Bargaining and “What If” Thinking
After anger, many people move into a stage of mental negotiation. This is where thoughts begin to focus on what could have been done differently.
Questions like “What if I had tried harder?” or “What if we had communicated better?” are common. There may also be attempts—internal or external—to revisit decisions or find ways to reverse or soften the outcome.
Bargaining is often driven by the difficulty of accepting permanence. The mind searches for alternate outcomes as a way to regain a sense of control.
While this stage can feel mentally exhausting, it is also a reflection of care and emotional attachment. It shows that the relationship still holds meaning, even as it ends.
Sadness and Emotional Processing

As bargaining fades, a deeper sense of sadness often emerges. This stage tends to feel heavier and more settled than earlier emotions.
Sadness in divorce is not only about the relationship itself, but also about the life that was built around it—the routines, shared plans, and future expectations that no longer exist in the same way.
This stage can bring moments of reflection, loneliness, and emotional release. It is often where grief becomes more fully acknowledged rather than resisted.
For many people, this is also where healing begins in a more conscious way. Feeling sadness directly allows the emotional reality of the loss to be processed rather than avoided.
Acceptance and Reorientation
Acceptance does not mean happiness about what has happened. Instead, it means beginning to acknowledge the new reality without constant resistance.
In this stage, the focus slowly shifts from what was lost to what life looks like moving forward. There may still be moments of sadness or reflection, but they no longer dominate daily emotional experience.
Acceptance often brings a sense of emotional stabilization. Life starts to feel more structured again, even if it looks different than before.
This stage is also where people begin to rebuild identity outside of the relationship, rediscover routines, and reconnect with parts of themselves that may have been less present during the marriage.
The Overlapping Nature of Grief

One of the most important things to understand about grief in divorce is that these stages are not fixed or orderly. People rarely move through them in a straight line.
It’s common to feel acceptance one day and sadness the next, or to revisit anger long after it seemed to have passed. Emotional processing is rarely linear, especially when the loss is deeply personal and life-changing.
Rather than viewing these stages as steps to complete, it can be more helpful to see them as emotional patterns that come and go as needed.
The Role of Identity After Divorce
Divorce doesn’t only involve the end of a relationship—it often involves a shift in identity. For many people, being part of a couple becomes integrated into how they see themselves over time.
When that changes, there can be a period of uncertainty about who they are outside of that role. This can feel disorienting at first, especially if much of daily life was previously shared.
Over time, this space can also become an opportunity. Without the structure of the relationship,
there is room to rediscover personal preferences, rebuild independence, and re-establish a sense of self that is not defined by partnership.
Support and Emotional Regulation
Going through grief in divorce is rarely something that is done alone, even when the process feels internal. Support from friends, family, or professional guidance can help provide stability during emotional fluctuations.
Equally important is learning to regulate emotional intensity in daily life. This might include creating routines, allowing space for rest, or finding grounding activities that help manage overwhelm.
There is no “correct” way to process divorce, but having support and structure often makes the experience more manageable.

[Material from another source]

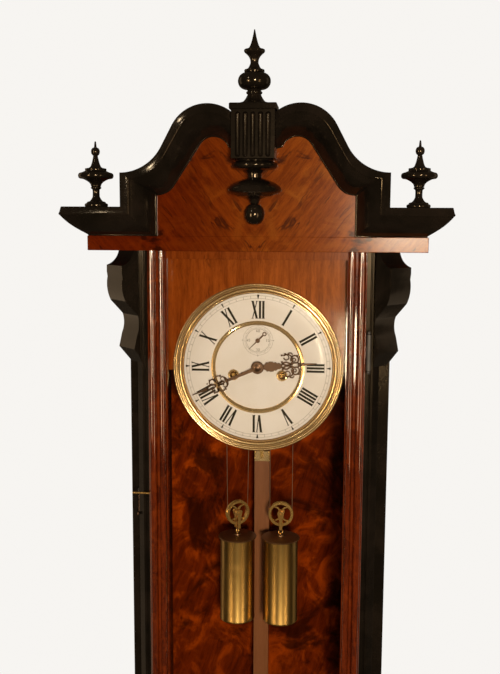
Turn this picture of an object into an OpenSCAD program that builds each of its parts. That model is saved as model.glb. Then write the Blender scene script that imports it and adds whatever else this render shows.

The stages of grief in divorce are not a checklist—they are a way of understanding the emotional landscape that often follows the end of a significant relationship.
Denial, anger, bargaining, sadness, and acceptance may appear in different orders, at different intensities, and over different timelines for each person.
What remains consistent is that grief reflects connection. Feeling it means something mattered. And over time, as the emotions shift and settle, space gradually opens for healing, clarity, and a new sense of forward movement.